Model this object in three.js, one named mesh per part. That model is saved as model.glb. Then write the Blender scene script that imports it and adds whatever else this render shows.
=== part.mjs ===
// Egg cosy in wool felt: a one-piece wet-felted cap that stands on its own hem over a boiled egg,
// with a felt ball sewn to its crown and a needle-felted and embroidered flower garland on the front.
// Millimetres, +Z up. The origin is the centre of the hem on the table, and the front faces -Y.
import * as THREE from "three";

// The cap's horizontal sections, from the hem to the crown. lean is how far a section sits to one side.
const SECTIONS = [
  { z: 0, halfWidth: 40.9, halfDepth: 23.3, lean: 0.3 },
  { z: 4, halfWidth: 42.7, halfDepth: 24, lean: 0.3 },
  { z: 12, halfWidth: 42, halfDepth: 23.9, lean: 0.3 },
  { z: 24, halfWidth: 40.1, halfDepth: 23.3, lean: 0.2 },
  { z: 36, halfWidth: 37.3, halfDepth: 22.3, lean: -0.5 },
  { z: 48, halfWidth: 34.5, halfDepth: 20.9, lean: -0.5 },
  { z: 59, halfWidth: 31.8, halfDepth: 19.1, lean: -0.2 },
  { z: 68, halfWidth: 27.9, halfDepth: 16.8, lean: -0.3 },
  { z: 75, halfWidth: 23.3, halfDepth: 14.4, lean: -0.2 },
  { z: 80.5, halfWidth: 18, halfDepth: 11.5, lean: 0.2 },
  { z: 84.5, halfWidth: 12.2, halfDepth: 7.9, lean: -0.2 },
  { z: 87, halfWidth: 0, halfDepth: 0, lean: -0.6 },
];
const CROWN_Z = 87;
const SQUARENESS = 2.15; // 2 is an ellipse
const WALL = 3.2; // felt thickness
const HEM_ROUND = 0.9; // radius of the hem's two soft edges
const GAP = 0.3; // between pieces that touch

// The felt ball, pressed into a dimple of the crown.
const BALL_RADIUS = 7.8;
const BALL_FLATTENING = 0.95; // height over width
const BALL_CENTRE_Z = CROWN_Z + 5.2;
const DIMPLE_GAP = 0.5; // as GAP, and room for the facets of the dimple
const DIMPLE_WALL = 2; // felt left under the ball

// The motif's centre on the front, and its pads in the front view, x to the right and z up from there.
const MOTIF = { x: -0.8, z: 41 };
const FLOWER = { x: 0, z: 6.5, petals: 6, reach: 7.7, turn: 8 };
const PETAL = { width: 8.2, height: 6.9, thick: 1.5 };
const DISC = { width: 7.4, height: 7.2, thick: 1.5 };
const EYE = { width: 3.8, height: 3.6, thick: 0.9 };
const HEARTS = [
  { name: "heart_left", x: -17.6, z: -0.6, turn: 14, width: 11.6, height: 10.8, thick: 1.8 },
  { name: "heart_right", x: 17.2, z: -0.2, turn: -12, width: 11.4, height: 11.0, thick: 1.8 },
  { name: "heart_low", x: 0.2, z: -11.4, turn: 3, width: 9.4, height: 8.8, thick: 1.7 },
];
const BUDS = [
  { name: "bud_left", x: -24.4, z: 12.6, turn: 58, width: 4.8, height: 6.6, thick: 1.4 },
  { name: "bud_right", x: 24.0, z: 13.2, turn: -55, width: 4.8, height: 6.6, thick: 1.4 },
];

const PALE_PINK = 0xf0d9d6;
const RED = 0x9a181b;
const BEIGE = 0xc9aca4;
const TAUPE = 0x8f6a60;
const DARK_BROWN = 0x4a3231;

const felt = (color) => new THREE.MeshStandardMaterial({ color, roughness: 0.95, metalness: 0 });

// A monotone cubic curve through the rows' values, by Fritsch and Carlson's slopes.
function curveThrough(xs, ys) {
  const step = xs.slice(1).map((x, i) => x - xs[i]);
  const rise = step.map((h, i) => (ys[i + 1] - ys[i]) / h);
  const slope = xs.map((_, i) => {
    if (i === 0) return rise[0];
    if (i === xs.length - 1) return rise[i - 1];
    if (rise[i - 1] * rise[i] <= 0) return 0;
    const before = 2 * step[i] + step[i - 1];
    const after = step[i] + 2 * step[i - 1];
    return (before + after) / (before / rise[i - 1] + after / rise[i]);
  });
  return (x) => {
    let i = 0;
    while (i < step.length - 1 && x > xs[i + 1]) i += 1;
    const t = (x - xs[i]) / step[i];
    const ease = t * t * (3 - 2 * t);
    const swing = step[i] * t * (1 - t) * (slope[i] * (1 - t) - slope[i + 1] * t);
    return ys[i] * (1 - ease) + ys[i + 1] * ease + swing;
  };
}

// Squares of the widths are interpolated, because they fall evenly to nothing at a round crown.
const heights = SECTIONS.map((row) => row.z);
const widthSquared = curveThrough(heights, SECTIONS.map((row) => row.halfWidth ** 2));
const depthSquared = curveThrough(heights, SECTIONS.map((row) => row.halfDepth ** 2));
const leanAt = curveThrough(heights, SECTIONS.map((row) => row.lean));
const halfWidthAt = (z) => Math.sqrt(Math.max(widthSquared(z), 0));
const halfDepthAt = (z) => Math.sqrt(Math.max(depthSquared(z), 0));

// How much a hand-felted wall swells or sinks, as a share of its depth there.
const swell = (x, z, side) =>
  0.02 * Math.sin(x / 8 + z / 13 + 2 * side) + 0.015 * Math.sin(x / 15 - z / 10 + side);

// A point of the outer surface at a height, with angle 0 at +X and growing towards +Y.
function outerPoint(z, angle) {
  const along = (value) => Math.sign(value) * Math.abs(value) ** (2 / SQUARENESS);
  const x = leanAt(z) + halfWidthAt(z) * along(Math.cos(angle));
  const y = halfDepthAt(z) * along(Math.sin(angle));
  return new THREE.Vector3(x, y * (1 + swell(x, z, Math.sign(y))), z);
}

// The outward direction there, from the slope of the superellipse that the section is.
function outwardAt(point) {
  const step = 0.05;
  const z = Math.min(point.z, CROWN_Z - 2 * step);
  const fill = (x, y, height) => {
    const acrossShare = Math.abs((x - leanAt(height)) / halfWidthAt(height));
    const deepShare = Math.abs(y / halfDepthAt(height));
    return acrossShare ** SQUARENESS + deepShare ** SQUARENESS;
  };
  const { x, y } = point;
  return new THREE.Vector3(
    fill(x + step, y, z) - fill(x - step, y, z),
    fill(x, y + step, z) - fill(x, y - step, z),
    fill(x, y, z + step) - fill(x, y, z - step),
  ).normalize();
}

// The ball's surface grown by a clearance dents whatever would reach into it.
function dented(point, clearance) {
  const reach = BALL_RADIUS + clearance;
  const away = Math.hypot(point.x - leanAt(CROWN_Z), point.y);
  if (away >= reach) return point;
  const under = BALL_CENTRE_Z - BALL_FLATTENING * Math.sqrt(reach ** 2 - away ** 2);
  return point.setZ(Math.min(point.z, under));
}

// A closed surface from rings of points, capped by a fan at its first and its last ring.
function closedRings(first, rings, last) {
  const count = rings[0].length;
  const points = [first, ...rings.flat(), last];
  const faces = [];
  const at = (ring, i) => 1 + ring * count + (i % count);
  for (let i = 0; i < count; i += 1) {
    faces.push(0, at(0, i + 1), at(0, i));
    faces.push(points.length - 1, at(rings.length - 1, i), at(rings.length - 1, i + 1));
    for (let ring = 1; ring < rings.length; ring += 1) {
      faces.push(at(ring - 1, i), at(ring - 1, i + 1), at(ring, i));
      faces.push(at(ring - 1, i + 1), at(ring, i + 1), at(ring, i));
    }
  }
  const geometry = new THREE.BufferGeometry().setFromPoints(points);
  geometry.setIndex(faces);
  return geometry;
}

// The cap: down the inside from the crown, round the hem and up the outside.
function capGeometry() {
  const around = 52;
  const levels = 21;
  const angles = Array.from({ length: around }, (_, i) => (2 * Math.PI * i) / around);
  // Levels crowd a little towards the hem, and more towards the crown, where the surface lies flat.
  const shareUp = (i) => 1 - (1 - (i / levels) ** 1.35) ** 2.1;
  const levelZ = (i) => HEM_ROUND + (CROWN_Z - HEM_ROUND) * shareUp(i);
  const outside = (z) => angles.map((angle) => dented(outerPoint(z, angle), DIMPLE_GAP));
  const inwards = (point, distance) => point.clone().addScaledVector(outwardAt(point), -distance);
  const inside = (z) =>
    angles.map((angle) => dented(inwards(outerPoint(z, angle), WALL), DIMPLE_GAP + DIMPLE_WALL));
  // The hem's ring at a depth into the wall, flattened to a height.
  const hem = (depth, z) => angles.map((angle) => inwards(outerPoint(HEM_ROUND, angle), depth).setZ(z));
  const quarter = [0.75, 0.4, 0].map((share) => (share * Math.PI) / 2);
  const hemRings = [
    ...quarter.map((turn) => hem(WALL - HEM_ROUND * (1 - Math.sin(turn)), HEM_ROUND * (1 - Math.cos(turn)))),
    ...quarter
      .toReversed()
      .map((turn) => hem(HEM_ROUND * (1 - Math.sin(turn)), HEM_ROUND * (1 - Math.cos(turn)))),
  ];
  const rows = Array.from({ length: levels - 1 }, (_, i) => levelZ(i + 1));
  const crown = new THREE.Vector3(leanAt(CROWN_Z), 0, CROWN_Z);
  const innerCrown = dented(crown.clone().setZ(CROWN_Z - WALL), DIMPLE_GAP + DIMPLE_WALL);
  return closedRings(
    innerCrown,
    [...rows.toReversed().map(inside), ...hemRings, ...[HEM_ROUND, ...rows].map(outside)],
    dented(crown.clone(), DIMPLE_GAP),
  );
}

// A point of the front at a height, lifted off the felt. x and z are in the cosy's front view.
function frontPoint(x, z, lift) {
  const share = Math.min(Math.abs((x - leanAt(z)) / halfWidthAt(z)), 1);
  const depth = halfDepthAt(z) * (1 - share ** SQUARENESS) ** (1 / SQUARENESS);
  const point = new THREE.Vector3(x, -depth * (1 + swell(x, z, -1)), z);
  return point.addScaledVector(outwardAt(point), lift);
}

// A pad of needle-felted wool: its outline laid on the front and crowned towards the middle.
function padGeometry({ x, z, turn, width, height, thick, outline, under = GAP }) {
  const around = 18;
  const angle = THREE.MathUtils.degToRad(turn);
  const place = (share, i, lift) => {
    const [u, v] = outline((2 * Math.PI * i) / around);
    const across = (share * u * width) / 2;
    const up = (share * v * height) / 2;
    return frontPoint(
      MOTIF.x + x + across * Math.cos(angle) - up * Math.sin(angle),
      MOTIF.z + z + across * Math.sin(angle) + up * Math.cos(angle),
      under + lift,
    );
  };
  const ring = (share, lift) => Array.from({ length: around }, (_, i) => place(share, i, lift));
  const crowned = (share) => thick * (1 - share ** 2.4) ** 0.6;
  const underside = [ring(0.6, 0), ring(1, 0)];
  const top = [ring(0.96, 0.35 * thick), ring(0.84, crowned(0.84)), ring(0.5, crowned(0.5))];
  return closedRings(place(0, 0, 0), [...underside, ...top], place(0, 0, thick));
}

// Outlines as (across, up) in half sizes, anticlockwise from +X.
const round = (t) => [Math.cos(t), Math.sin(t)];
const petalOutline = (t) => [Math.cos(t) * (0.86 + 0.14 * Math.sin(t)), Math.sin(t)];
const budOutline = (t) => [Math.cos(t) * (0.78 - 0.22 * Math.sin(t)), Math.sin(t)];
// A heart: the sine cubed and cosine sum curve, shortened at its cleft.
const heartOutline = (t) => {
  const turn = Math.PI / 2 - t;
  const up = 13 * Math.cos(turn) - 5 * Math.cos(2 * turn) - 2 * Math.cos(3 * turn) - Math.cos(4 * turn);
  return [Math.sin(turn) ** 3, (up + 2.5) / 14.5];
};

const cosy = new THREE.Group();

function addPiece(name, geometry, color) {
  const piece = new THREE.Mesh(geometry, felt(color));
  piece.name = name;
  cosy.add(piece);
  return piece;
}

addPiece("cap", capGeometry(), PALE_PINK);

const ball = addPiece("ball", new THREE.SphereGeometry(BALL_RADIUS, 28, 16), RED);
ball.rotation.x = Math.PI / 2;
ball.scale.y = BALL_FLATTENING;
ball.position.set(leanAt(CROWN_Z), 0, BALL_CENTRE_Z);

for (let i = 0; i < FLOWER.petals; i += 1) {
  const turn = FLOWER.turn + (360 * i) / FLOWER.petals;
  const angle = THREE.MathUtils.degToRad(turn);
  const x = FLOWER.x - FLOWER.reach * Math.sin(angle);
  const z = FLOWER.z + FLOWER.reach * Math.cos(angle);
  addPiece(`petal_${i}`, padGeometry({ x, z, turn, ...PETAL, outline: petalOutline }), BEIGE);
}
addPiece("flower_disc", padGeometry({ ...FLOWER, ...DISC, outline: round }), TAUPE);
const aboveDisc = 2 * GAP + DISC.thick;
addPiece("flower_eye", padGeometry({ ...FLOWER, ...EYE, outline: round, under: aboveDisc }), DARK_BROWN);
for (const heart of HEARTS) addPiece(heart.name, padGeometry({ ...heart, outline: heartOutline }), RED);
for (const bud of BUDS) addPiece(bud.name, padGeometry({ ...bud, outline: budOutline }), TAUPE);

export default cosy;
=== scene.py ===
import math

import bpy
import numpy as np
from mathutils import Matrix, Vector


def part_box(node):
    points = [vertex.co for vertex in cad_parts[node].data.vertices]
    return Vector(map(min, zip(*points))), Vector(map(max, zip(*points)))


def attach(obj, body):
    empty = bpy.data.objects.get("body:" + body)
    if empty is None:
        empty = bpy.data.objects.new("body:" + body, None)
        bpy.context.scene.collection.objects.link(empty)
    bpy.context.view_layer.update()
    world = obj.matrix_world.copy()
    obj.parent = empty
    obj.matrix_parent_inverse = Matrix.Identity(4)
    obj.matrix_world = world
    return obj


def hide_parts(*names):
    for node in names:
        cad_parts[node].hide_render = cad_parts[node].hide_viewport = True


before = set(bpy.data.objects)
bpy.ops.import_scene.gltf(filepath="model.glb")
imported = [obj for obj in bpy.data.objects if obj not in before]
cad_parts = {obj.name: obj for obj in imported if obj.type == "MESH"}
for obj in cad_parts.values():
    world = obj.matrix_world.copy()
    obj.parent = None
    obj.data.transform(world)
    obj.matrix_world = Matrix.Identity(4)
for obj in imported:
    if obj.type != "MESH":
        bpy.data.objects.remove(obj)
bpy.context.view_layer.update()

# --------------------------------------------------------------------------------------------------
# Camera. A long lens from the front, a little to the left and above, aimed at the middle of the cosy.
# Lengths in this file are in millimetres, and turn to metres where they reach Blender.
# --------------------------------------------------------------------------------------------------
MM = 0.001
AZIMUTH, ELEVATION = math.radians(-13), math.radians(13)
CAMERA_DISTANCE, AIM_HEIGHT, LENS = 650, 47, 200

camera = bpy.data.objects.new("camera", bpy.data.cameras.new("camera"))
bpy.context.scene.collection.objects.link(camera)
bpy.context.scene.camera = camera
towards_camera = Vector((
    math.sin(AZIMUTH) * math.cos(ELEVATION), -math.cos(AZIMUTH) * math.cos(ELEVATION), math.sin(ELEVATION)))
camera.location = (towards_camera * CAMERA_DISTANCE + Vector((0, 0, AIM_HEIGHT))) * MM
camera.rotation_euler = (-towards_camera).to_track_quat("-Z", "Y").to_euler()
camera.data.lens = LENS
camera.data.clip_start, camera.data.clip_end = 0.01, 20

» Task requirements
Extract exactly the run of lines beginning at the line with "for (const bud" and ending at the line with "for node in", including both ends and nothing beyond them.

» Task result
for (const bud of BUDS) addPiece(bud.name, padGeometry({ ...bud, outline: budOutline }), TAUPE);

export default cosy;
=== scene.py ===
import math

import bpy
import numpy as np
from mathutils import Matrix, Vector


def part_box(node):
    points = [vertex.co for vertex in cad_parts[node].data.vertices]
    return Vector(map(min, zip(*points))), Vector(map(max, zip(*points)))


def attach(obj, body):
    empty = bpy.data.objects.get("body:" + body)
    if empty is None:
        empty = bpy.data.objects.new("body:" + body, None)
        bpy.context.scene.collection.objects.link(empty)
    bpy.context.view_layer.update()
    world = obj.matrix_world.copy()
    obj.parent = empty
    obj.matrix_parent_inverse = Matrix.Identity(4)
    obj.matrix_world = world
    return obj


def hide_parts(*names):
    for node in names:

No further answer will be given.